A
Ilha
«(…) Na verdade sempre me apercebia sem receio destes curtos
estremecimentos súbitos e secos, com a precisão de um bisturi, rápidos e
passageiros: espécie
de arrepios da própria casa, imaginava então, como se desligados da ilha,
embora sentisse e soubesse que todo o seu chão deslizava debaixo dos nossos
pés, mesmo quando eu arrastava o passo preguiçoso no passeio, ou até quando
estava a andar a cavalo, montada no seu dorso quente, logo adiante do pai, sentindo nas
costas a aspereza boa da sua farda, que tinha de vestir quando não estava no
hospital a tratar os doentes, bata branca a transmitir-me sossego, pois a sua
imagem de médico fazia-me acreditar ser detentor de um absoluto poder de cura, capaz de vencer a dor e
a morte. Então
lá vamos todos para a guerra!, gracejara
debilmente na véspera de partirmos de vapor para os Açores. E os olhos
azul-genciana da minha mãe encheram-se de lágrimas translúcidas, rosto ansioso,
muito bela e prisioneira de uma tristeza cativa que ainda a tornava mais bela
de tão frágil e insegura, prestes a estilhaçar-se.
Isto é a
guerra?, perguntei
inúmeras vezes durante o tempo em que vivemos na Horta, e ele respondia-me que
não, com a cabeça, apesar de quase sempre ao jantar alguém referir com
apreensão os aviões ruidosos e ameaçadores que continuavam a sobrevoar mar e
terra. Nas noites
em que ele se demorava junto da telefonia a ouvir as notícias, em seguida
desenhava a azul pequenos círculos num mapa de lustro pendurado numa das
paredes do seu pequeno escritório repleto de livros.
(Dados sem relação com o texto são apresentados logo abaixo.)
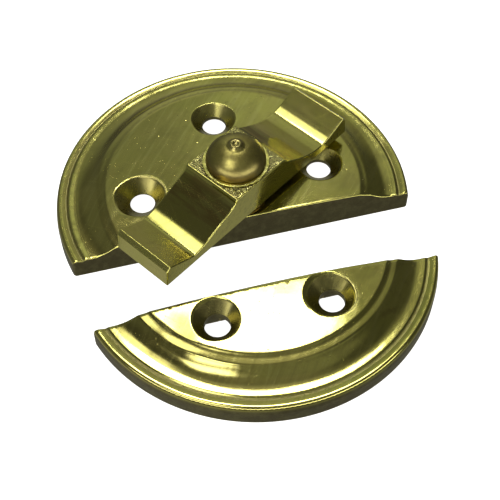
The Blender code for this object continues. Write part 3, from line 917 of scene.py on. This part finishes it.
def button_material(name, origin, degrees):
    """Turn button: buffed across the wings, filed on the boss top and drawn on the cheeks; painted highlight and
    shade on the file marks, a painted brown reflection beside the boss and painted shade round the head washer.
    """
    mat, g, p, up = start_material(name)
    q = g.turned(p, (origin[0], origin[1], 0.0), degrees)
    s, w, z = g.parts(q)
    boss = g.mul(g.step(up, 0.975, 0.998), g.step(z, BOSS_TOP - 0.25, BOSS_TOP - 0.1))
    cheek = g.step(g.math("ABSOLUTE", up), 0.10, 0.30, 1.0, 0.0)
    cheek = g.mul(cheek, g.step(g.math("ABSOLUTE", w), LEVER_W - 0.35, LEVER_W - 0.12))

    broad = g.noise(q, 0.22, 3.0, 0.55, 0.5)
    mottle = g.noise(q, 0.9, 4.0, 0.6, 0.3)
    fine = g.noise(q, 4.0, 4.0, 0.6)
    buff = g.noise(g.vec("MULTIPLY", q, (5.2, 0.28, 1.0)), 1.0, 4.0, 0.62)      # lines across the wing
    stray = scratches(g, q, 2, 5.0, 0.9)

    colour = g.mix(g.step(broad, 0.35, 0.66), BRASS, (0.53, 0.485, 0.155))
    colour = g.mix(g.mul(g.step(mottle, 0.5, 0.72), 0.35), colour, DULL)
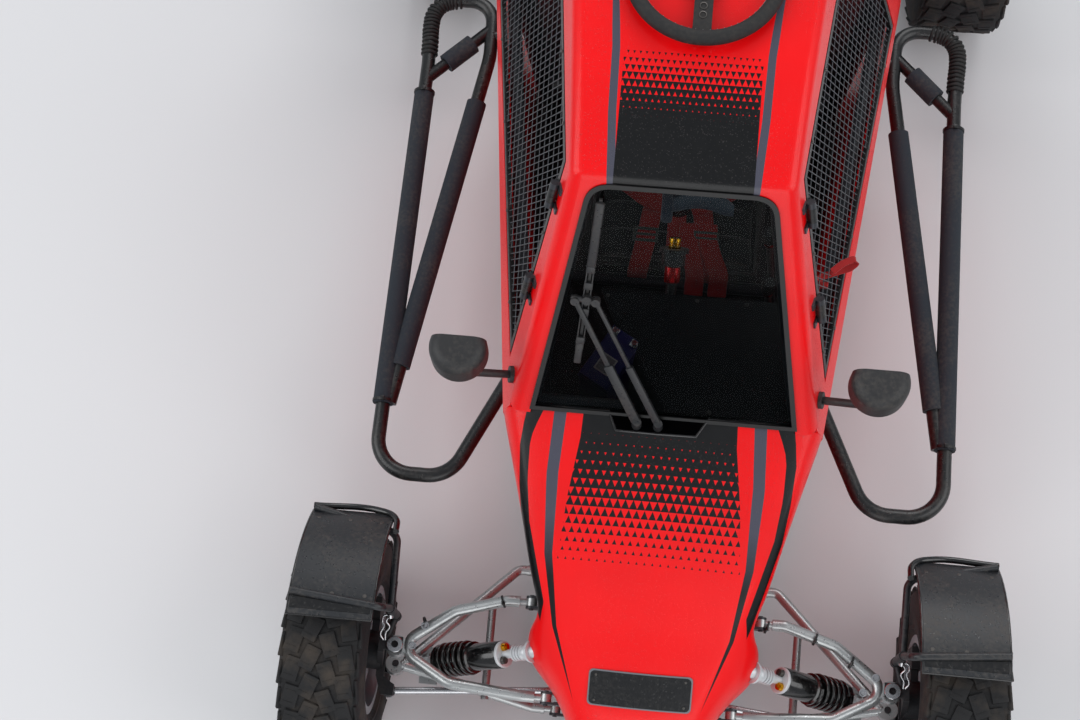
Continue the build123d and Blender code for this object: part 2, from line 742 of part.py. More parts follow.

Comentando baixo, enquanto
apontava o último círculo acabado de desenhar: os aliados já chegaram até aqui.
Sem perceber nada do que isso significava, mas julgando
detectar na sua voz o surdo tom do mistério, da ansiedade, e embora certa de
ele estar a referir-se à guerra, sempre guardava um rasto de esperança de que
estas suas palavras pudessem aludir às bruxas e às fadas, por mim imaginadas
num arrebatamento exultante, envoltas em brumas e neblinas na misteriosa ilha
do Pico, do outro lado do mar, mas quase diante da nossa casa, numa lenta distância
medida apenas pelas ondas altas.
Ficas quieta, à varanda com a tua
avó, a ver passar a procissão, sem
arrebatamentos!, mandara
o pai, e parecendo-me voltar a ouvir a sua voz austera parei
hesitante a meio da escada, o coração apertado debaixo do vestido branco de
musselina, com uma renda curta a delinear o peitilho de pequenas nervuras. Mas entretanto a música
aproximara-se muito, e as vozes que chegavam da rua tinham uma mistura de excitação,
de gravidade e de alegria, que me convocava e me atraía, a contrariar a imagem
de menina bicho-do-mato que me acusavam de ser arisca e fugidia. Desci de roldão até ao
último degrau de pedra esburacada pelos anos, e já na rua mal calcetada estaquei
encandeada pelo sol, rosto erguido a tentar seguir a grande nuvem espessa que
de súbito o destapara, e eu via correr no céu em direcção ao cume da ilha do
Pico ali à frente. Ofuscada e cega pela súbita claridade, sentia a cabeça a andar à
roda, aturdida, a respiração opressa, desordenada e dispersa pelo susto. Mas a
procissão estava já tão perto de mim que nem sequer tive possibilidade de
recuar, de me arrepender, voltar atrás para o amparo da escuridez da escada, e
sem saber como, fiquei diante do padre que vinha à frente empurrando o andor
pesado, olhar
baixo e contrito, arrastando a renda branca da saia pelo cisco, a poeira escura e as pedras miúdas à mistura com pequenas
folhas e pétalas maceradas, pisadas com descuido; logo atrás vinham os meninos
com capinhas escarlates, que tocavam pequenos sinos de prata ou baloiçavam os
turíbulos de onde saíam grossos rolos de fumo com um intenso cheiro a incenso,
que me entonteceu ainda mais». In Maria Teresa Horta, Meninas,
Publicações dom Quixote, 2014, ISBN 978-972-205-611-3.